— Start of PROVIDED DATA —

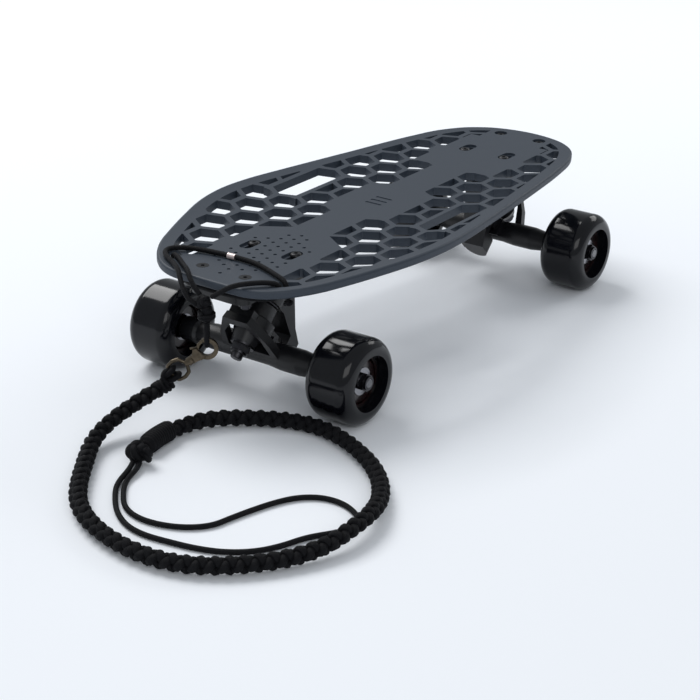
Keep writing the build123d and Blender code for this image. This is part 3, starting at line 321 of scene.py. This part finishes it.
# %% Wear: a mask from 0 to 1
wear, ins, outs = new_group(
    "wear", [("Place", "Vector", None), ("Size", "Float", 24.0), ("Amount", "Float", 0.5)],
    [("Mask", "Float")],
)
STREAK_SCALE = (70.0, 900.0, 300.0)      # long along X, narrow across
CLOUD_SHARE = 0.7
cloud = node_of(wear, "ShaderNodeTexNoise",
                {"Vector": ins["Place"], "Scale": ins["Size"], "Detail": 5.0, "Roughness": 0.62})
stretched = node_of(wear, "ShaderNodeVectorMath", {0: ins["Place"], 1: STREAK_SCALE},
                    operation="MULTIPLY")
streaks = node_of(wear, "ShaderNodeTexNoise",
                  {"Vector": stretched.outputs[0], "Scale": 1.0, "Detail": 2.0})
rubbed = ramped(wear, cloud.outputs[0], 0.47, 0.72)
lines = ramped(wear, streaks.outputs[0], 0.63, 0.72)
together = maths(wear, "ADD", maths(wear, "MULTIPLY", rubbed, CLOUD_SHARE),
                 maths(wear, "MULTIPLY", lines, 1 - CLOUD_SHARE))
wear.links.new(maths(wear, "MULTIPLY", together, ins["Amount"]), outs["Mask"])
print("group:", wear.name)

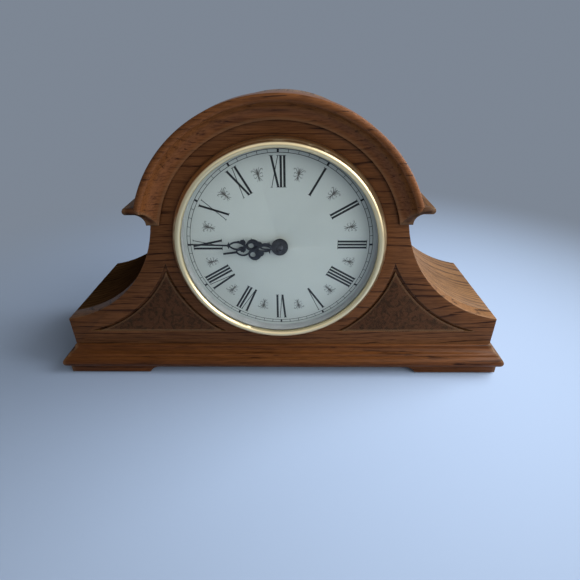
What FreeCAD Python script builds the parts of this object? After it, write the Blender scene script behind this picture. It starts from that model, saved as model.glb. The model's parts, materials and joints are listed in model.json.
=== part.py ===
import FreeCAD, Part
import math
import os

import Sketcher
from FreeCAD import Placement, Rotation, Vector

# Arch-hooded mantel clock in oak. Millimetres, +Z up, the dial looks along -Y.
# Most pieces are drawn from one point: where the dial's axis meets the front of the panel.
# There x runs to the right, y runs back into the case and z runs up.

os.makedirs("parts", exist_ok=True)
doc = FreeCAD.newDocument("MantelClock")

sizes = {
    # Case boards
    "half_width": 225.6,
    "case_depth": 135.5,
    "panel_thickness": 18.0,
    "panel_drop": 114.0,
    "shoulder_drop": 82.0,
    "neck_margin": 19.4,
    "sweep_radius": 126.0,
    "neck_inset": 1.8,
    "wall": 8.0,
    "back_thickness": 12.0,
    # Hood and impost moulding, one profile for all of them
    "moulding_width": 20.6,
    "moulding_projection": 16.8,
    "hood_overhang": 6.2,
    "hood_rebate": 6.0,
    "impost_lift": 1.9,
    "list_width": 1.6,
    "list_out": 2.9,
    "cove_out": 14.6,
    "cove_bow": 3.0,
    "nose_width": 6.2,
    "nose_bow": 1.4,
    # Sunk spandrels and their burl panels
    "spandrel_margin": 19.2,
    "spandrel_lift": 16.6,
    "spandrel_sink": 2.4,
    "spandrel_groove": 3.0,
    "burl_thickness": 2.0,
    # Base moulding, from the top down
    "base_height": 32.5,
    "base_inner": 12.0,
    "top_list_out": 1.8,
    "top_list_drop": 1.5,
    "base_cove_out": 7.2,
    "base_cove_drop": 8.5,
    "base_cove_bow": 1.7,
    "quirk_out": 8.7,
    "quirk_drop": 10.4,
    "bead_gap": 0.8,
    "bead_height": 12.6,
    "bead_bow": 4.8,
    "foot_out": 8.8,
    "apron_height": 7.0,
    "apron_half_width": 136.5,
    "apron_curve_width": 10.0,
    "apron_curve_bow": 1.6,
    "side_foot_length": 38.0,
    "base_board_thickness": 9.0,
    "block_side": 22.0,
    "felt_radius": 9.0,
    "felt_thickness": 1.5,
    # Bezel, glass and dial
    "sight_radius": 92.6,
    "bezel_front": 7.0,
    "bezel_lip": 2.6,
    "bezel_crown_width": 5.9,
    "bezel_crown_bow": 2.3,
    "bezel_radius": 101.0,
    "bezel_edge": 1.2,
    "bezel_flank_bow": 0.8,
    "spigot_radius": 96.8,
    "spigot_wall": 1.5,
    "spigot_depth": 9.0,
    "panel_hole_gap": 0.2,
    "glass_thickness": 2.0,
    "glass_crown": 3.5,
    "dial_sink": 6.8,
    "dial_thickness": 0.8,
    "pan_thickness": 1.2,
    "seat_gap": 0.1,
    "clip_width": 10.0,
    "clip_thickness": 1.2,
    "clip_reach": 9.0,
    "clip_land": 12.0,
    # Centre fixing and hands
    "washer_thickness": 1.0,
    "washer_radius": 9.0,
    "bushing_radius": 4.0,
    "nut_thickness": 2.2,
    "nut_radius": 6.9,
    "pipe_radius": 2.6,
    "arbor_radius": 1.5,
    "running_fit": 0.08,
    "hand_thickness": 0.6,
    "hand_gap": 0.4,
    "hour_hub_radius": 8.1,
    "hour_collet_radius": 3.8,
    "hour_collet_depth": 0.8,
    "hour_hand_length": 55.6,
    "hour_needle_width": 2.3,
    "minute_hub_radius": 7.4,
    "minute_collet_radius": 3.0,
    "minute_collet_depth": 0.8,
    "minute_hand_length": 87.2,
    "minute_needle_width": 1.7,
    "strand": 1.8,
    "spike_width": 3.2,
    "cap_radius": 3.4,
    "cap_height": 2.4,
    # Movement
    "movement_width": 110.0,
    "movement_rise": 34.0,
    "movement_fall": 52.0,
    "movement_depth": 28.0,
    "movement_wall": 2.0,
    "cover_thickness": 2.0,
    "wheel_module": 0.5,
    "pinion_module": 0.56,
    "tooth_play": 0.14,
    "hour_wheel_step": 0.6,
    "hour_wheel_width": 2.4,
    "layer_gap": 0.8,
    "wheel_width": 2.4,
    "minute_wheel_arbor": 1.0,
    "plate_thickness": 1.5,
    "plate_gap": 1.2,
    "plate_post_radius": 2.0,
    "plate_margin": 6.0,
    "board_thickness": 1.6,
    "board_gap": 3.0,
    "board_margin": 4.0,
    "chip_side": 9.0,
    "chip_height": 2.2,
    "setting_knob_radius": 8.0,
    "setting_knob_height": 6.5,
    "setting_knob_scallop": 1.0,
    "knob_clearance": 0.4,
    # Batteries
    "cell_radius": 7.2,
    "cell_length": 49.2,
    "cell_nub_radius": 2.7,
    "cell_nub_length": 1.2,
    "cell_gap": 0.6,
    "contact_thickness": 0.5,
    "bay_wall": 1.5,
    "lid_thickness": 1.6,
    "lid_lap": 3.0,
    "lid_rib": 1.2,
    "rail_width": 1.8,
    "rail_lip": 1.4,
    "slide_gap": 0.3,
    # Chime selector and volume slide
    "slide_cap_width": 7.0,
    "slide_cap_height": 4.0,
    "slide_cap_depth": 2.6,
    "slide_tongue": 2.4,
    "slide_foot_thickness": 1.6,
    "slide_travel": 8.0,
    "slide_inset": 10.0,
    "slide_spacing": 16.0,
    # Speaker
    "speaker_radius": 33.0,
    "speaker_inset": 67.6,
    "speaker_rim": 1.6,
    "speaker_height": 15.0,
    "speaker_neck_radius": 15.0,
    "speaker_shell": 1.2,
    "speaker_hole_radius": 25.0,
    "magnet_radius": 17.0,
    "magnet_height": 9.0,
    "cone_gap": 0.3,
    "lead_radius": 1.2,
    "terminal_width": 6.0,
    "terminal_height": 5.0,
    "terminal_depth": 4.0,
    # Rear door
    "door_half_width": 92.0,
    "door_drop": 98.0,
    "door_thickness": 8.0,
    "door_gap": 0.6,
    "door_stop": 4.5,
    "door_rest_gap": 0.3,
    "hinge_height": 24.0,
    "hinge_leaf_width": 12.0,
    "hinge_leaf_thickness": 1.0,
    "knuckle_radius": 2.2,
    "hinge_pin_radius": 1.1,
    "knuckle_gap": 0.2,
    "leaf_gap": 0.3,
    "hinge_inset": 10.0,
    "knob_radius": 7.0,
    "knob_neck_radius": 3.4,
    "knob_neck": 4.0,
    "knob_projection": 10.0,
    "knob_bow": 1.2,
    "knob_inset": 14.0,
    "catch_width": 24.0,
    "catch_height": 14.0,
    "catch_depth": 8.0,
    "catch_reach": 12.0,
    "catch_gap": 0.3,
    "strike_thickness": 1.0,
    # One overrun for every cut
    "overrun": 5.0,
}

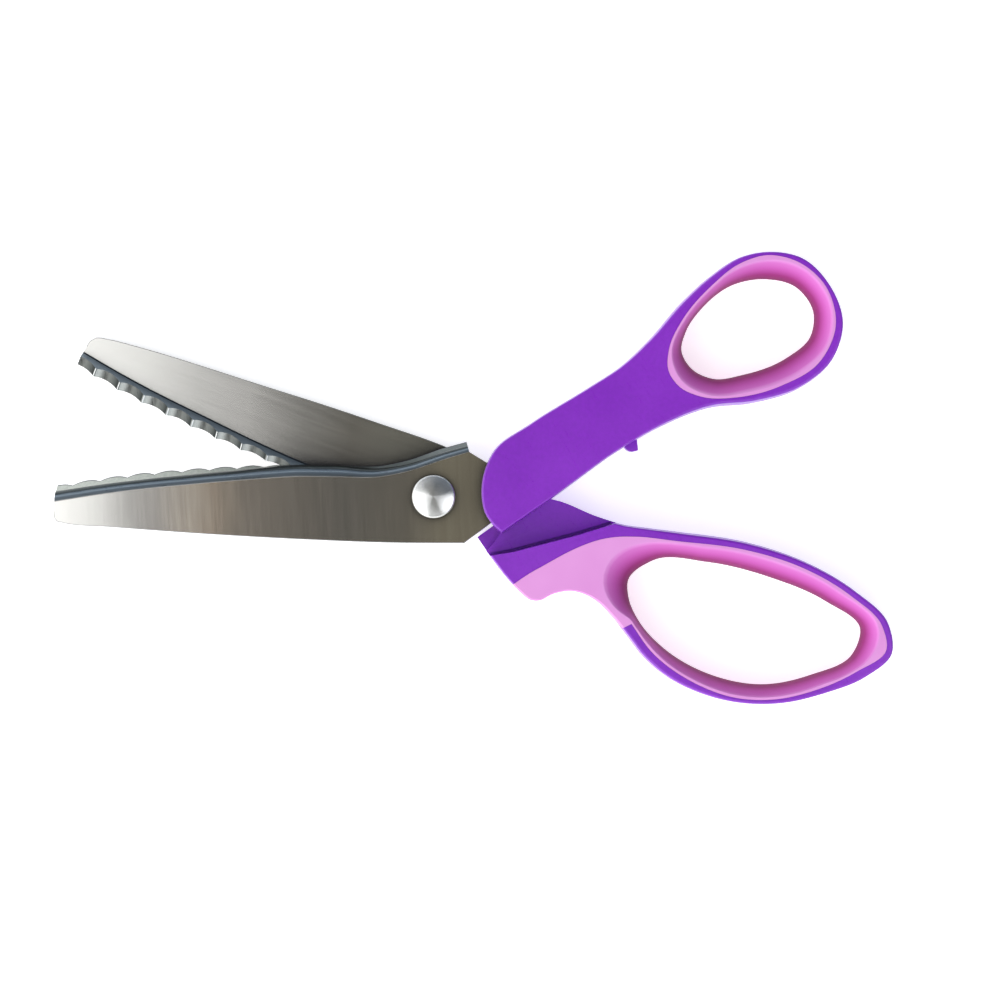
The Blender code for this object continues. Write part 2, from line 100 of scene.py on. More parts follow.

— End of PROVIDED DATA —

DIRECTION: From the entries above, give again exactly the lines running from the line with "What FreeCAD Python" to the line with "from FreeCAD import"; include both of those lines.

EXERCISE SOLUTION:
What FreeCAD Python script builds the parts of this object? After it, write the Blender scene script behind this picture. It starts from that model, saved as model.glb. The model's parts, materials and joints are listed in model.json.
=== part.py ===
import FreeCAD, Part
import math
import os

import Sketcher
from FreeCAD import Placement, Rotation, Vector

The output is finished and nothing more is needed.